In the hands-on sessions you will implement Flink programs using various Flink APIs.

The following steps guide you through the process of using the provided data streams, implementing your first Flink streaming program, and executing your program in your IDE.

We assume you have set up your development environment according to our setup guide above.

Learn about the data

The initial set of exercises are all based on data streams of events about taxi rides and taxi fares. These streams are produced by source functions which reads data from input files. Please read the instructions above to learn how to use them.

Run and debug Flink programs in your IDE

Flink programs can be executed and debugged from within an IDE. This significantly eases the development process and provides an experience similar to working on any other Java (or Scala) application.

Starting a Flink program in your IDE is as easy as running its main() method. Under the hood, the execution environment will start a local Flink instance within the same process. Hence it is also possible to put breakpoints in your code and debug it.

Assuming you have an IDE with this flink-training project imported, you can run (or debug) a simple streaming job as follows:

  • Open the org.apache.flink.training.examples.ridecount.RideCountExample class in your IDE
  • Run (or debug) the main() method of the RideCountExample class using your IDE.

Exercises, Tests, and Solutions

Each of these exercises includes an ...Exercise class with most of the necessary boilerplate code for getting started, as well as a JUnit Test class (...Test) with a few tests for your implementation, and a ...Solution class with a complete solution.

:information_source: Note: As long as your ...Exercise class is throwing a MissingSolutionException, the provided JUnit test classes will ignore that failure and verify the correctness of the solution implementation instead.

There are Java and Scala versions of all the exercise, test, and solution classes, each of which can be run from IntelliJ as usual.

Running Exercises, Tests, and Solutions on the Command Line

You can execute exercises, solutions, and tests via gradlew from a CLI.

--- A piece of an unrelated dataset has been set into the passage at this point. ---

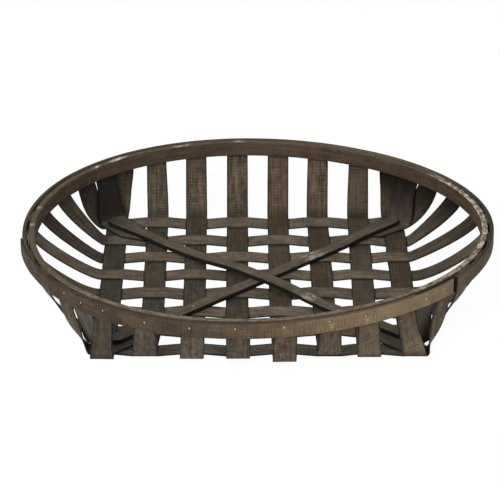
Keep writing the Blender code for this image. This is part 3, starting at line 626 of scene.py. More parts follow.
def weave_line(crossings, over, widths):
    """Places and heights along a splint's base, flat at each crossing and eased between them."""
    halves = [width / 2 + FLAT_MARGIN for width in widths]
    levels = [WEAVE_MIDDLE + (WEAVE_RISE if is_over else -WEAVE_RISE) for is_over in over]
    line = []
    for i, (place, level, half) in enumerate(zip(crossings, levels, halves)):
        steps = round(2 * half / BASE_STEP)
        line += [(place - half + 2 * half * k / steps, level) for k in range(steps + 1)]
        if i + 1 < len(crossings):
            start, end = place + half, crossings[i + 1] - halves[i + 1]
            steps = max(round((end - start) / BASE_STEP), 2)
            rise = levels[i + 1] - level
            for k in range(1, steps):
                line.append((start + (end - start) * k / steps, level + rise * ramp(k / steps)))
    return line


def rim_end(angle, sign, width, below_top):
    """Upright end of a splint between hoop and band, from its foot to its top."""
    across = rim_along(angle) * sign
    place = rim_line(angle)
    outward = rim_outward(angle)
    low, high = RIM_BOTTOM - SANDWICH_ENTRY, RIM_TOP - below_top
    heights = [low + (high - low) * k / END_STEPS for k in range(END_STEPS + 1)]
    return [(place + UP * height, across, outward, width) for height in heights]


def corner_width(share):
    """Width of a corner splint at a share of its wall, drawn in to fit between its neighbours."""
    drawn_in = smooth((share - CORNER_NARROWS) / (CORNER_NARROWED - CORNER_NARROWS))
    return CORNER_WALL_WIDTH + (CORNER_WIDTH - CORNER_WALL_WIDTH) * drawn_in


def wall(curve, direction, across, foot, twist_done=1.0):
    """Wall of a splint along a curve, turning from its base flat to face the rim."""
    _, rim_across, _, width = foot
    sections = []
    for k in range(1, WALL_STEPS):
        t = k / WALL_STEPS
        tangent = (bezier(curve, t + 0.01) - bezier(curve, t - 0.01)).normalized()
        side = across.lerp(rim_across, smooth(t / twist_done))
        side = (side - tangent * side.dot(tangent)).normalized()
        normal = side.cross(tangent)
        if normal.dot(direction - UP * 0.5) < 0:
            normal = -normal
        centre = bezier(curve, t)
        lowest = centre.z - abs(side.z) * width / 2 - abs(normal.z) * SPLINT_THICKNESS / 2
        centre.z -= min(lowest, 0.0)
        sections.append((centre, side, normal, width))
    return sections


def strip_stations(sections):
    return [(c, a, n, w / 2, SPLINT_THICKNESS / 2 - SPLINT_EASE, 0.0) for c, a, n, w in sections]


def woven_sections(base, low_end, high_end):
    """Sections of one woven splint from rim to rim.

    Each end is its angle, its width, how far it runs on before it rises, how it leans at the
    rim, whether it stands at a corner, and how far under the rim's top it was cut.
    """
    along = base[-1] - base[0]
    along.z = 0.0
    along.normalize()
    sides = []
    for point, direction, (angle, width, reach, lean, is_corner, below_top) in (
            (base[0], -along, low_end), (base[-1], along, high_end)):
        across = direction.cross(UP)
        upright = rim_end(angle, 1, width, below_top)
        if upright[0][1].dot(across) < 0:
            across = -across
        foot = upright[0][0]
        run = (foot - point) * lean
        curve = (point, point + direction * reach, foot - Vector((run.x, run.y, WALL_RISE)), foot)
        rise = wall(curve, direction, across, upright[0], CORNER_TWIST_DONE if is_corner else 1.0)
        sides.append([(point, across, -UP, width)] + rise + upright)
    low, high = sides
    sections = list(reversed(low)) + [(p, low[0][1], -UP, low[0][3]) for p in base[1:-1]]
    flip = -1 if low[0][1].dot(high[0][1]) < 0 else 1
    return sections + [(c, a * flip, n, w) for c, a, n, w in high]


def top_of(key):
    """How far under the rim's top a splint end was cut, differing a little from end to end."""
    return SPLINT_BELOW_TOP + CUT_VARIES * (0.5 + 0.5 * math.sin(sum(map(ord, str(key))) * 1.7))


def soil_up(foot_and_rim, height):
    """Darkening at a height, from how much there is at a wall's foot and at the rim."""
    at_foot, at_rim = foot_and_rim
    return at_foot + (at_rim - at_foot) * smooth(height / RIM_BOTTOM)


def wall_soil(stations, axis, low, high):
    """Darkening on a splint's two walls, low before its middle and high past it; in the back corners it is
    painted shade.
    """
    dark_shares = []
    for centre, *_ in stations:
        amount = soil_up(low if centre[axis] < 0 else high, centre.z)
        dark_shares.append(-amount * smooth((abs(centre[axis]) - DARKENING_START) / DARKENING_FADE))
    return dark_shares


def splint_values(seed, material):
    return {"Ring Points": STRIP_RING, "Corner Sharpness": 0.2, "Edge Wander": 0.3 * MM,
            "Edge Wander Length": 70 * MM, "Face Wander": SPLINT_EASE, "Face Wander Length": 12 * MM,
            "Seed": seed, "Material": material}


def lengthwise_splint(ends, column, material, look):
    rows = list(range(COUNT))[::-1]
    line = weave_line([CROSSWISE_Y[r] for r in rows], [lengthwise_is_over(column, r) for r in rows],
                      [CROSSWISE_WIDTHS[r] for r in rows])
    base = [Vector((lengthwise_x(column, y), y, z)) for y, z in line]
    base[0].y -= FRONT_RUN[column]
    is_corner = column in (0, COUNT - 1)
    reaches = {"front": FRONT_REACH[column], "back": BACK_REACH}
    front, back = ((*ends[end, column], reach, WALL_LEAN, is_corner, top_of((end, column)))
                   for end, reach in reaches.items())
    stations = strip_stations(woven_sections(base, front, back))
    bar(f"lengthwise_splint_{column + 1}", stations, splint_values(column + 1, material),
        look, wall_soil(stations, 1, FRONT_DARKENING[column], BACK_DARKENING[column]))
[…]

  • Tests can be executed as usual:

    ./gradlew test
    ./gradlew :<subproject>:test
    
  • For Java/Scala exercises and solutions, we provide special tasks that are listed via

    ./gradlew printRunTasks
    

Now you are ready to begin with the first exercise in our Labs.


How to work on this project

:heavy_exclamation_mark: Important: This section contains tips for developers who are maintaining the flink-training project (not so much people doing the training).

The following sections apply on top of the Setup Instructions above.

Code Formatting

Just like Apache Flink, we use the Spotless plugin together with google-java-format to format our Java code. You can configure your IDE to automatically apply formatting on saving with these steps:

  1. Install the google-java-format plugin and enable it for the project
  2. In the plugin settings, change the code style to “AOSP” (4-space indents)
  3. Install the Save Actions plugin
  4. Enable the plugin, along with “Optimize imports” and “Reformat file” but ignoring .*README\.md.

Ignoring Refactoring Commits

We keep a list of big refactoring commits in .git-blame-ignore-revs. When looking at change annotations using git blame it's helpful to ignore these. You can configure git and your IDE to do so using:

git config blame.ignoreRevsFile .git-blame-ignore-revs

Adding new exercises

If you want to add a new exercise, we recommend copying an existing one and adapting it accordingly. Make sure the new subproject's build.gradle file contains appropriate class name properties so that we can create the right tasks for Running Tests and Solutions on the Command Line, e.g.:

ext.javaExerciseClassName = 'org.apache.flink.training.exercises.ridesandfares.RidesAndFaresExercise'
ext.scalaExerciseClassName = 'org.apache.flink.training.exercises.ridesandfares.scala.RidesAndFaresExercise'
ext.javaSolutionClassName = 'org.apache.flink.training.solutions.ridesandfares.RidesAndFaresSolution'
ext.scalaSolutionClassName = 'org.apache.flink.training.solutions.ridesandfares.scala.RidesAndFaresSolution'

apply plugin: 'application'

mainClassName = ext.javaExerciseClassName

Useful Gradle Commands and Tricks

Clean Build with all Checks

./gradlew clean check shadowJar
./gradlew clean check shadowJar --no-build-cache

Force a Re-run of all Tests Only

./gradlew cleanTest test  --no-build-cache

:information_source: Note: Ignoring the build-cache is required if you really want to run the test again (without any changes in code). Otherwise the test tasks will just pull the latest test results from the cache.

Fix Formatting

./gradlew spotlessApply
./gradlew :rides-and-fares:spotlessApply

:information_source: Note: You actually do not have to remember this since ./gradlew check will not only verify the formatting and print any errors but also mention the command to fix these.

Tune the Java Compiler

Add the following code to the subprojects { /*...*/ } section of the build.gradle file and adapt accordingly, for example:

    tasks.withType(JavaCompile) {
        options.compilerArgs << '-Xlint:unchecked'
        options.deprecation = true
    }

:information_source: Note: We don't add this by default for now to keep the training requirements low for participants and keep focus on the exercises at hand.

Deprecated Gradle Features

You may see this warning being reported from Gradle:

Deprecated Gradle features were used in this build, making it incompatible with Gradle 8.0.

You can use ‘--warning-mode all’ to show the individual deprecation warnings and determine if they come from your own scripts or plugins.

See https://docs.gradle.org/7.1/userguide/command_line_interface.html#sec:command_line_warnings

This is currently caused by https://github.com/johnrengelman/shadow/issues/680 and has to be fixed by the shadow plugin developers.


License

The code in this repository is licensed under the Apache Software License 2.